To many, it looks like the beginning of a more dramatic shift.
“This is the [Pashinian government’s] first major unfriendly step: It hints that we are not quite welcome in Armenia anymore,” Viktor Bondarev, the first deputy chairman of the Russian Federation Council’s defense committee, said after the announcement about the airport security. “In effect, this is Armenia’s slow and steady slide toward unfriendliness.”
The effort to evict the border guards from the airport was just one of “a whole series of unfriendly steps” that risks causing “irreparable damage” to Armenia-Russia relations, Russian Foreign Ministry spokesperson Maria Zakharova said.
From Friend to Foe
The tumult of the past few years has led to radical shifts in Armenian public perception of the country's security threats.
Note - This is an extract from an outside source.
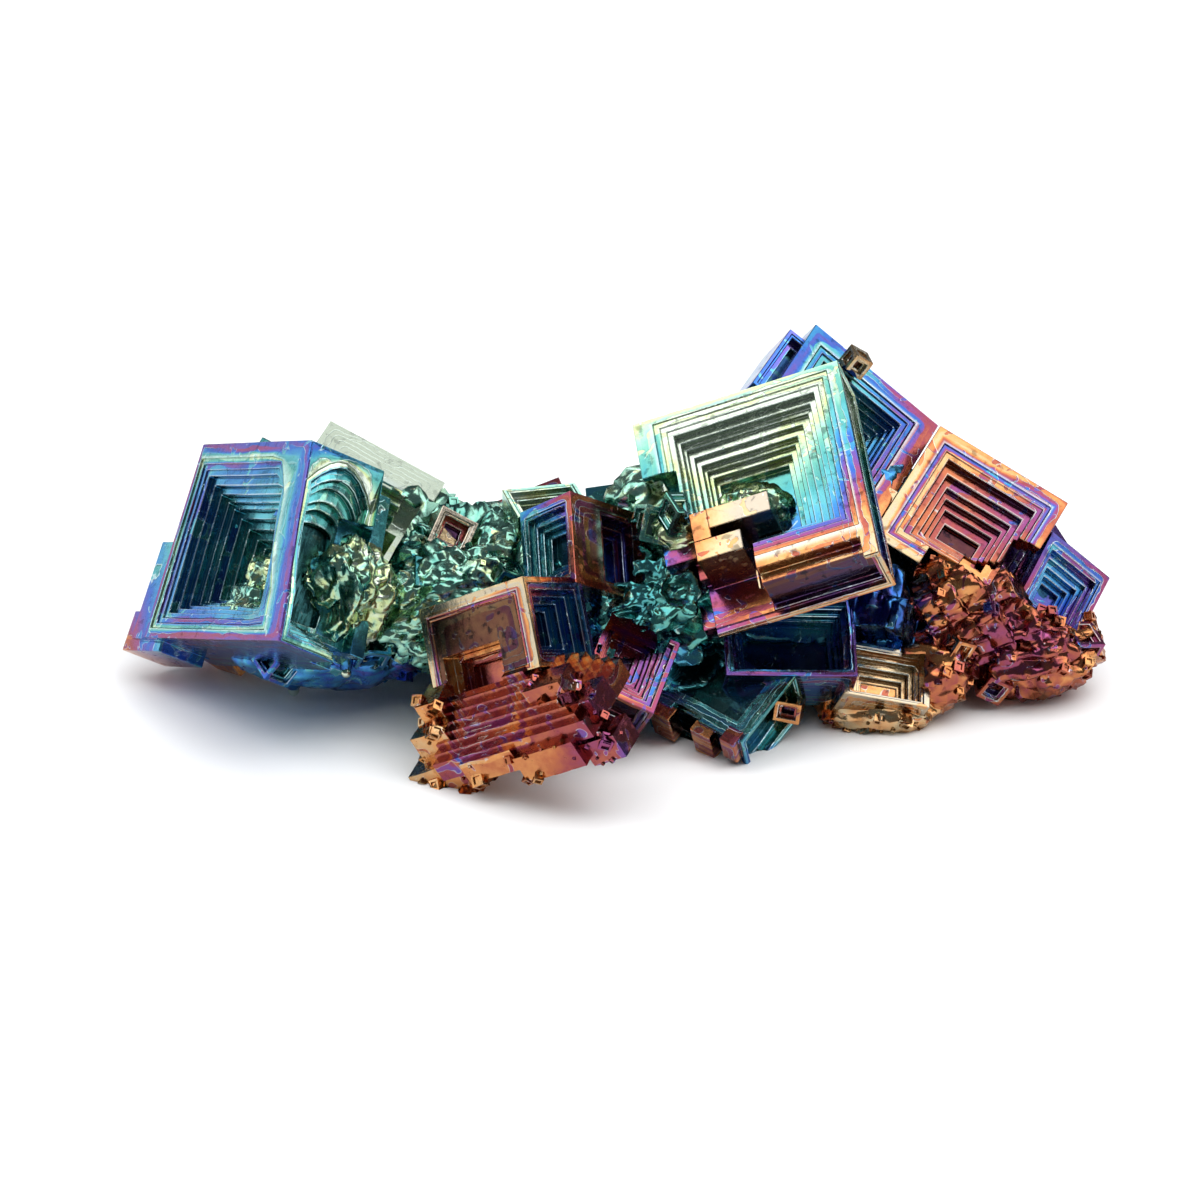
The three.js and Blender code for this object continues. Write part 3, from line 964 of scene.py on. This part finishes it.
CRYSTALS = (
    Hopper(
        "left_tower", (-27.7, -0.2, 13), (15.2, 6.4, 14.8), (-34, -20, -53),
        {
            FRONT: Flight(10, (1.7, 3, 2, 2.4), (0.4, 0.2, 0.36, 0.5), 0.5, 3),
            RIGHT: Flight(6, (0.8, 0.4, 0.5, 1.0), (0.28, 0.28, 0.4, 0.9), 0.42, 1),
            LEFT: SHORT,
        },
        Film(0.53, (0.005, 0.03, 0.005), 0.13, 0.38), behind=((1.4, 8.2),),
        notches=((5.2, 9, 4.6, 7, -9, 3.2),),
        ledges=((-9.5, -6.4, 0.3, 5, -7.4, 0), (-10.7, -6.4, 0.7, 4.5, -8.2, -5.2)),
        growth=Film(1.28, (0.07, 0, 0.04), 0.0),
        opens=(FRONT, RIGHT), flare=3.8, arch=3.0, detail=3, wave=0.6,
        calm=(0.10, 0.12, -0.05), pitch=0.24,
    ),
    Hopper(
        "left_crown", (-18.1, 3, 15.4), (9.4, 8, 9.4), (-73, 25, -14),
        {
            FRONT: Flight(8, (1.3, 0.6, 0.5, 3.2), (0.4, 0.15, 0.1, 0.56), 0.5, 1, 0.1, 0.3),
            BOTTOM: Flight(6, (1, 1, 1.2, 1), (0.42, 0.42, 0.4, 0.4), 0.4, 1), TOP: TINY,
        },
        Film(0.93, (0, -0.03, 0.01), -0.18),
        notches=((2.8, 6, -1, 4, -6, 2.4), (-1, 6, -1, 5, -6, -2.8)), wave=0.3,
    ),
    Hopper("saddle_cube", (-11.6, 0, 13.5), (2.9, 4, 2.9), (-41, 30, 0), {FRONT: TINY},
           Film(0.16, (0, 0.1, 0), 0.3)),
    Hopper(
        "middle_post", (-0.7, -3, 13.7), (6.9, 5, 6.9), (-38, 29, 37),
        {
            FRONT: Flight(4, (3.2, 0.6, 0.9, 1), (0.25, 0.2, 0.38, 0.38), 0.75, 1, 0.08, 0.2),
            LEFT: Flight(4, (0.7, 0.7, 0.9, 0.9), (0.3, 0.3, 0.45, 0.45), 0.45, 1, 0.08, 0.2),
        },
        Film(0.44, (0.0, 0.06, 0), 0.12),
    ),
    Hopper("middle_cube", (-4.4, 0.6, 11.7), (5.4, 5, 6), (0, 0, 14),
           {FRONT: SHORT, TOP: TINY}, Film(0.80, (0, 0, 0.03), 0.05)),
    Hopper(
        "right_tower", (9.5, -3, 18.3), (15.4, 4.6, 16.6), (-57, -20, -3),
        {
            FRONT: Flight(9, (2.7, 2.2, 4, 1.8), (0.3, 0.5, 0.34, 0.46), 0.48, 3),
            RIGHT: TINY, BOTTOM: TINY, TOP: TINY, LEFT: TINY,
        },
        Film(0.58, (-0.006, 0.03, 0.052), 0.16, -0.05), behind=((1.3, 6.4), (2.9, 8.4)),
        growth=Film(0.02, (-0.05, 0.03, 0.0)),
        notches=(
            (-9, -5.3, -1, 5, -9, 3.5), (-9, -0.9, -1, 4, -9, -0.6), (-0.9, 6.6, -1, 0.9, -9, -6.6),
            (3.2, 5.6, 0, 2.2, -9, -7.4),
        ),
        ledges=(
            (-4.9, 0.9, 0, 5, -2.2, -0.6), (-4.9, -3.6, 0, 5, -4.6, -0.6), (-4.9, -1.5, 0, 5, -4.6, -3),
            (-7.6, -5, 2, 6, -2.9, 1.8), (-5.6, -4, 3, 6, -4.2, 2),
        ),
        wave=0.14,
    ),
    Hopper("back_right_crown", (16.4, 6, 19.3), (11.6, 6.4, 11.6), (-67, 38, -12),
           {FRONT: Flight(10, (2, 2.4, 1.8, 2.2), (0.33, 0.3, 0.34, 0.3), 0.5, 2), TOP: SHORT,
            RIGHT: SHORT},
           Film(0.46, (-0.02, 0.02, 0.012), 0.16, 0.12), behind=((1.4, 8.4),)),
    Hopper("crown_plate", (12.5, 9, 22.2), (3.5, 5, 5.8), (-60, 36, -14),
           {FRONT: TINY}, Film(0.53, (0, 0, 0), 0.05), detail=1),
    Hopper("right_shoulder", (25.2, 2, 13.7), (10.7, 6, 10.2), (-54, 26, -19),
           {FRONT: Flight(6, (1.8, 1.7, 1.6, 1.9), (0.4, 0.4, 0.4, 0.6), 0.55, 2),
            RIGHT: SHORT},
           Film(0.21, (0.004, 0.02, 0.01), 0.10, 0.25), behind=((1.4, 7.4),),
           notches=((-1.4, 6, -1, 4.8, -6, -3.2), (1, 6, -1, 4.4, -6, -1.4), (3.4, 6, -1, 3.4, -6, 0.8)),
           ledges=((-6.1, -4.4, 0.4, 3, -4.6, -1),)),
    Hopper("far_right", (32.2, 3, 7.7), (5.7, 6, 6.3), (-45, 41, 1),
           {FRONT: Flight(5, (0.7, 0.8, 0.6, 1.1), (0.28, 0.28, 0.3, 0.38), 0.5, 1, 0.08, 0.25),
            RIGHT: TINY}, Film(0.42, (0, 0.02, 0.01), 0.08)),
    Hopper(
        "front_block", (-9.6, -10.5, 10.2), (9.6, 6.5, 6.4), (-23, -28, -29),
        {
            FRONT: Flight(0, (1.1, 1.4, 0.5, 1.3), (0.3,) * 4, 0.4, 2, 0.05, 0.25),
            RIGHT: Flight(4, (0.7, 0.9, 0.8, 0.9), (0.4, 0.4, 0.32, 0.32), 0.55, 1),
            LEFT: TINY, TOP: SHORT,
        },
        Film(0.28, (0.0, 0.06, 0), 0.22, 0.18),
        pits=((-3.5, 1.6, -1, 1.2, -3.4, -0.6), (-2.9, 1, -1, 1.9, -3.4, -1),
              (-2.4, 0.4, -1, 2.6, -3.4, -1.4)),
        opens=(RIGHT,),
    ),
    Hopper("fan", (0.9, -7.4, 6.9), (5.8, 4.6, 6), (-54, 24, -6),
           {FRONT: Flight(7, (0.4, 0.4, 0.4, 0.4), (0.16, 0.34, 0.4, 0.1), 0.34, 0),
            BOTTOM: TINY}, Film(0.31, (0.015, 0, 0.015), 0.02),
           notches=((-4, 2.1, -1, 2, 2.0, 4), (-4, -2.1, -1, 2, -1.6, 4)), wave=0.4),
    Hopper("front_pit", (12.2, -4.4, 7.5), (9.4, 5.2, 6.2), (-50, 3, 5),
           {FRONT: Flight(5, (0.6, 0.5, 0.6, 0.4), (0.3, 0.26, 0.22, 0.2), 0.7, 1, 0.14, 0.26),
            LEFT: TINY, RIGHT: TINY},
           Film(0.50, (0, 0.02, 0.02), 0.04, 0.06), reach=2.4, wave=0.7, pitch=0.25),
    Hopper("front_basin", (7.2, -6.1, 4.6), (8.8, 4.4, 6.8), (-62, 9, -37),
           {FRONT: Flight(1, (1.1, 0.9, 1.4, 1.0), (0.5, 0.4, 0.3, 0.5), 0.3, 3, 0.14, 0.5),
            RIGHT: TINY, BOTTOM: TINY},
           Film(0.61, (0, -0.01, 0.01), 0.02), growth=Film(0.20, (0.02, 0, 0)),
           notches=((-5, -3.4, -1, 0.8, -5, -2.6), (-1.8, 0.6, -1, 0.7, -5, -2.8)),
           ledges=((-3.2, -1.4, 0.2, 3, -4.3, -3.2), (0.3, 2, 0.3, 3, -4.1, -3.2),
                   (2.9, 4.1, -0.2, 2, -4, -2.7)),
           wave=0.5, pitch=0.25),
    Hopper("front_step", (19.2, -4, 4.3), (6.4, 5, 4.3), (-54, 14, 7),
           {FRONT: Flight(5, (0.6, 0.7, 0.4, 0.5), (0.3, 0.3, 0.2, 0.4), 0.42, 1, 0.06, 0.2),
            RIGHT: TINY}, Film(0.10, (0, 0.03, 0), 0.02), reach=2.0),
    Hopper("front_chip", (12, -6.4, 2.4), (1.9, 2.6, 1.5), (-12, 6, -12),
           {FRONT: Flight(2, (0.3,) * 4, (0.2,) * 4, 0.5, 0)}, Film(0.08, (0, 0, 0), 0.4)),
    # the back, which is plainer
    *(Hopper(*row, detail=1) for row in (
        ("rear_left", (-20, 11, 12), (10.6, 7, 10.6), (-48, -14, 150),
         {FRONT: plain(6, 1.4, 0.5, 0.6, 2), LEFT: SHORT, TOP: TINY}, Film(0.5, (0.02, 0, 0.02), 0.15)),
        ("rear_left_low", (-26.5, 8, 6), (7, 6, 7), (-30, 16, 118),
         {FRONT: FINE, RIGHT: TINY}, Film(0.3, (0.02, 0, 0.02), 0.2)),
        ("rear_middle_left", (-7.4, 12.2, 8.8), (8, 6, 8), (-34, 18, -168),
         {FRONT: FINE, LEFT: SHORT}, Film(0.22, (0, 0, 0.03), 0.3)),
        ("rear_middle", (3.4, 11.8, 11.6), (9.6, 7, 9), (-56, 12, 172),
         {FRONT: plain(6, 1.3, 0.5, 0.6, 2), LEFT: SHORT}, Film(0.66, (-0.02, 0, 0.02), 0.1)),
        ("rear_right", (17, 15, 13), (9, 8, 9.6), (-38, -20, 164),
         {FRONT: FINE, LEFT: SHORT}, Film(0.4, (0.02, 0, 0.02), 0.15)),
        ("rear_right_end", (26.4, 10.4, 8.6), (8.4, 6, 8), (-46, 20, -154),
         {FRONT: FINE, RIGHT: SHORT}, Film(0.24, (0, 0, 0.02), 0.1)),
        ("rear_foot_left", (-13, 11.4, 3.2), (7.4, 7, 7), (-12, 8, 168),
         {FRONT: SHORT, LEFT: TINY}, Film(0.5, (0.03, 0, 0), 0.1)),
        ("rear_foot_right", (9.4, 14.4, 3.4), (8, 7, 7), (-15, -10, 176),
         {FRONT: FINE}, Film(0.34, (0, 0, 0.03), 0.1)),
        ("left_end", (-30.4, 3.8, 8), (5, 5, 5), (-20, 24, -96),
         {FRONT: SHORT}, Film(0.5, (0, 0, 0.02), 0.1)),
    )),
)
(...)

In a poll released in early March, the International Republican Institute found that Armenians see their ties with Russia as comparable to those with Turkey. The poll found that 66% of Armenians described relations with Russia as “bad,” up from 6% in 2019. As for relations with Turkey, barely more Armenians — 69% — described them as “bad.” In 2019, that figure was 98%.
Respondents also saw Russia as only their fourth most important security partner, behind France, Iran, and the United States.
In Gyumri itself, opinions on the base appear to be mixed. Many appreciate the economic benefits it brings to the city; Russian soldiers, officers, and their families shop in the stores and eat in the restaurants. “They spend their money in the shops and cafes here, so we don’t see anything bad about it,” said the owner of one shop across the street from the base. He chalked up opposition to the base to “anti-Russia propaganda.”
One man selling used cell phones at Gyumri’s covered central bazaar said that he had lost his faith in Russians as protectors. “They were supposed to protect us” in Karabakh, he said. But that didn’t change his opinion about the base in Gyumri. “The base has been here for a long time and it doesn’t bother anyone,” he said.